* WHAT THE EXERCISE ASKS
All of the material below is to be retyped exactly.

* RAW DATA
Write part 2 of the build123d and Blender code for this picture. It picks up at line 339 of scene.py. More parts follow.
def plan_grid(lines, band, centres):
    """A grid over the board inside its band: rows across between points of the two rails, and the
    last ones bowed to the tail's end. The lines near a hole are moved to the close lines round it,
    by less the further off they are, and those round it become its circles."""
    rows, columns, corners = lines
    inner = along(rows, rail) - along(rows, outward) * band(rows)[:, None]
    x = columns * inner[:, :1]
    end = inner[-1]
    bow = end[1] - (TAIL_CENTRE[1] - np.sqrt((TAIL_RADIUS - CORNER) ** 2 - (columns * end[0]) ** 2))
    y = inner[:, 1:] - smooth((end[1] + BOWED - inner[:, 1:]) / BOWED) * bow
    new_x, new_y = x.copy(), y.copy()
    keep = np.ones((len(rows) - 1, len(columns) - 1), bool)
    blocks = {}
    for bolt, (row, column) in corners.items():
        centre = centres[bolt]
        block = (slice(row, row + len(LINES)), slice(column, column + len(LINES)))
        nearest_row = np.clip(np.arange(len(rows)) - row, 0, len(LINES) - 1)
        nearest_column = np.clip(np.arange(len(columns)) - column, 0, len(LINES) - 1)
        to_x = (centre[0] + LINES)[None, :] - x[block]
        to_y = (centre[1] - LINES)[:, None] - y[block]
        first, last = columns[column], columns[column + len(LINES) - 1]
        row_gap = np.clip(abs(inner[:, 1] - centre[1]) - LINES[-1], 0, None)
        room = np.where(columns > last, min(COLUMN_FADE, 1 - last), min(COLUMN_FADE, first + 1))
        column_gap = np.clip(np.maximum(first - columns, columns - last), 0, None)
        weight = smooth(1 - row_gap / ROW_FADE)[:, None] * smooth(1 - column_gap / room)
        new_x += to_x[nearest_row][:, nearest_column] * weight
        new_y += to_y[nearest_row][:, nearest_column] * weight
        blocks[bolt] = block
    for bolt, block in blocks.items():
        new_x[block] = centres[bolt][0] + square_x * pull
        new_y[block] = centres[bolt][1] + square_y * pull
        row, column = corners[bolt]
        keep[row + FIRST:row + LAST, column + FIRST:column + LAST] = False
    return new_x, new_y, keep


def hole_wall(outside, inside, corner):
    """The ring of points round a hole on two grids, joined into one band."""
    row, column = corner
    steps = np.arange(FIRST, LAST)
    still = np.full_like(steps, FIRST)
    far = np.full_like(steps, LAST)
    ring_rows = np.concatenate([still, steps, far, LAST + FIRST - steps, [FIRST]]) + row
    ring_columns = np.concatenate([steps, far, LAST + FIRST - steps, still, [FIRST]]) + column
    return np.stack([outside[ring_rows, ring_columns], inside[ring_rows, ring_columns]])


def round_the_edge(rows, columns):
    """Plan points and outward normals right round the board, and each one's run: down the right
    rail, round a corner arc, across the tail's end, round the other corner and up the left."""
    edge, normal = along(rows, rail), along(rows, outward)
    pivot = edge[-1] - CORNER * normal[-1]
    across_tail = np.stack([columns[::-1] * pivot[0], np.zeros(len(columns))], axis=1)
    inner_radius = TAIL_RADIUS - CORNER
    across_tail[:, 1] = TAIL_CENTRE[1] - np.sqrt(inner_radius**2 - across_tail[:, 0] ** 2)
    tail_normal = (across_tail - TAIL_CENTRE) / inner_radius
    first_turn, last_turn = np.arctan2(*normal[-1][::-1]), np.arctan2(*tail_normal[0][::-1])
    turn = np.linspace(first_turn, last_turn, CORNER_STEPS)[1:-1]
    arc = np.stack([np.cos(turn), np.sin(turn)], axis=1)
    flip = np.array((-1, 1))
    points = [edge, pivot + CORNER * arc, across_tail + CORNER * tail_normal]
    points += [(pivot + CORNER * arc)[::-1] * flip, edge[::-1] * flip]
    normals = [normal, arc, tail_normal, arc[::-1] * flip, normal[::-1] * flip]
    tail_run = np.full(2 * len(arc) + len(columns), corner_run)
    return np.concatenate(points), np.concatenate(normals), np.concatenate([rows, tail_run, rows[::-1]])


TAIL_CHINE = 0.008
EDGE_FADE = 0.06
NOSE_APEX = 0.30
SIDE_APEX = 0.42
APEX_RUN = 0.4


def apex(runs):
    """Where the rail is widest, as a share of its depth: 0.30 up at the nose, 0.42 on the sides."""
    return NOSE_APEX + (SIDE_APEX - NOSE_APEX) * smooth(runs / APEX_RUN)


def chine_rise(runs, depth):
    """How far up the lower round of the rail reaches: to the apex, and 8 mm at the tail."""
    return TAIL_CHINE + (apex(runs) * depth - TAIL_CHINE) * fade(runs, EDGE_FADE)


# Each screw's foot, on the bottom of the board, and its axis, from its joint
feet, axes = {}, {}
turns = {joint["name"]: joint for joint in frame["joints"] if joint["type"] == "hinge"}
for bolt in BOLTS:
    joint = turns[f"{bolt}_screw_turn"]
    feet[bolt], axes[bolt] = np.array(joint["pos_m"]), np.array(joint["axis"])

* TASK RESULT
Write part 2 of the build123d and Blender code for this picture. It picks up at line 339 of scene.py. More parts follow.
def plan_grid(lines, band, centres):
    """A grid over the board inside its band: rows across between points of the two rails, and the
    last ones bowed to the tail's end. The lines near a hole are moved to the close lines round it,
    by less the further off they are, and those round it become its circles."""
    rows, columns, corners = lines
    inner = along(rows, rail) - along(rows, outward) * band(rows)[:, None]
    x = columns * inner[:, :1]
    end = inner[-1]
    bow = end[1] - (TAIL_CENTRE[1] - np.sqrt((TAIL_RADIUS - CORNER) ** 2 - (columns * end[0]) ** 2))
    y = inner[:, 1:] - smooth((end[1] + BOWED - inner[:, 1:]) / BOWED) * bow
    new_x, new_y = x.copy(), y.copy()
    keep = np.ones((len(rows) - 1, len(columns) - 1), bool)
    blocks = {}
    for bolt, (row, column) in corners.items():
        centre = centres[bolt]
        block = (slice(row, row + len(LINES)), slice(column, column + len(LINES)))
        nearest_row = np.clip(np.arange(len(rows)) - row, 0, len(LINES) - 1)
        nearest_column = np.clip(np.arange(len(columns)) - column, 0, len(LINES) - 1)
        to_x = (centre[0] + LINES)[None, :] - x[block]
        to_y = (centre[1] - LINES)[:, None] - y[block]
        first, last = columns[column], columns[column + len(LINES) - 1]
        row_gap = np.clip(abs(inner[:, 1] - centre[1]) - LINES[-1], 0, None)
        room = np.where(columns > last, min(COLUMN_FADE, 1 - last), min(COLUMN_FADE, first + 1))
        column_gap = np.clip(np.maximum(first - columns, columns - last), 0, None)
        weight = smooth(1 - row_gap / ROW_FADE)[:, None] * smooth(1 - column_gap / room)
        new_x += to_x[nearest_row][:, nearest_column] * weight
        new_y += to_y[nearest_row][:, nearest_column] * weight
        blocks[bolt] = block
    for bolt, block in blocks.items():
        new_x[block] = centres[bolt][0] + square_x * pull
        new_y[block] = centres[bolt][1] + square_y * pull
        row, column = corners[bolt]
        keep[row + FIRST:row + LAST, column + FIRST:column + LAST] = False
    return new_x, new_y, keep


def hole_wall(outside, inside, corner):
    """The ring of points round a hole on two grids, joined into one band."""
    row, column = corner
    steps = np.arange(FIRST, LAST)
    still = np.full_like(steps, FIRST)
    far = np.full_like(steps, LAST)
    ring_rows = np.concatenate([still, steps, far, LAST + FIRST - steps, [FIRST]]) + row
    ring_columns = np.concatenate([steps, far, LAST + FIRST - steps, still, [FIRST]]) + column
    return np.stack([outside[ring_rows, ring_columns], inside[ring_rows, ring_columns]])


def round_the_edge(rows, columns):
    """Plan points and outward normals right round the board, and each one's run: down the right
    rail, round a corner arc, across the tail's end, round the other corner and up the left."""
    edge, normal = along(rows, rail), along(rows, outward)
    pivot = edge[-1] - CORNER * normal[-1]
    across_tail = np.stack([columns[::-1] * pivot[0], np.zeros(len(columns))], axis=1)
    inner_radius = TAIL_RADIUS - CORNER
    across_tail[:, 1] = TAIL_CENTRE[1] - np.sqrt(inner_radius**2 - across_tail[:, 0] ** 2)
    tail_normal = (across_tail - TAIL_CENTRE) / inner_radius
    first_turn, last_turn = np.arctan2(*normal[-1][::-1]), np.arctan2(*tail_normal[0][::-1])
    turn = np.linspace(first_turn, last_turn, CORNER_STEPS)[1:-1]
    arc = np.stack([np.cos(turn), np.sin(turn)], axis=1)
    flip = np.array((-1, 1))
    points = [edge, pivot + CORNER * arc, across_tail + CORNER * tail_normal]
    points += [(pivot + CORNER * arc)[::-1] * flip, edge[::-1] * flip]
    normals = [normal, arc, tail_normal, arc[::-1] * flip, normal[::-1] * flip]
    tail_run = np.full(2 * len(arc) + len(columns), corner_run)
    return np.concatenate(points), np.concatenate(normals), np.concatenate([rows, tail_run, rows[::-1]])


TAIL_CHINE = 0.008
EDGE_FADE = 0.06
NOSE_APEX = 0.30
SIDE_APEX = 0.42
APEX_RUN = 0.4


def apex(runs):
    """Where the rail is widest, as a share of its depth: 0.30 up at the nose, 0.42 on the sides."""
    return NOSE_APEX + (SIDE_APEX - NOSE_APEX) * smooth(runs / APEX_RUN)


def chine_rise(runs, depth):
    """How far up the lower round of the rail reaches: to the apex, and 8 mm at the tail."""
    return TAIL_CHINE + (apex(runs) * depth - TAIL_CHINE) * fade(runs, EDGE_FADE)


# Each screw's foot, on the bottom of the board, and its axis, from its joint
feet, axes = {}, {}
turns = {joint["name"]: joint for joint in frame["joints"] if joint["type"] == "hinge"}
for bolt in BOLTS:
    joint = turns[f"{bolt}_screw_turn"]
    feet[bolt], axes[bolt] = np.array(joint["pos_m"]), np.array(joint["axis"])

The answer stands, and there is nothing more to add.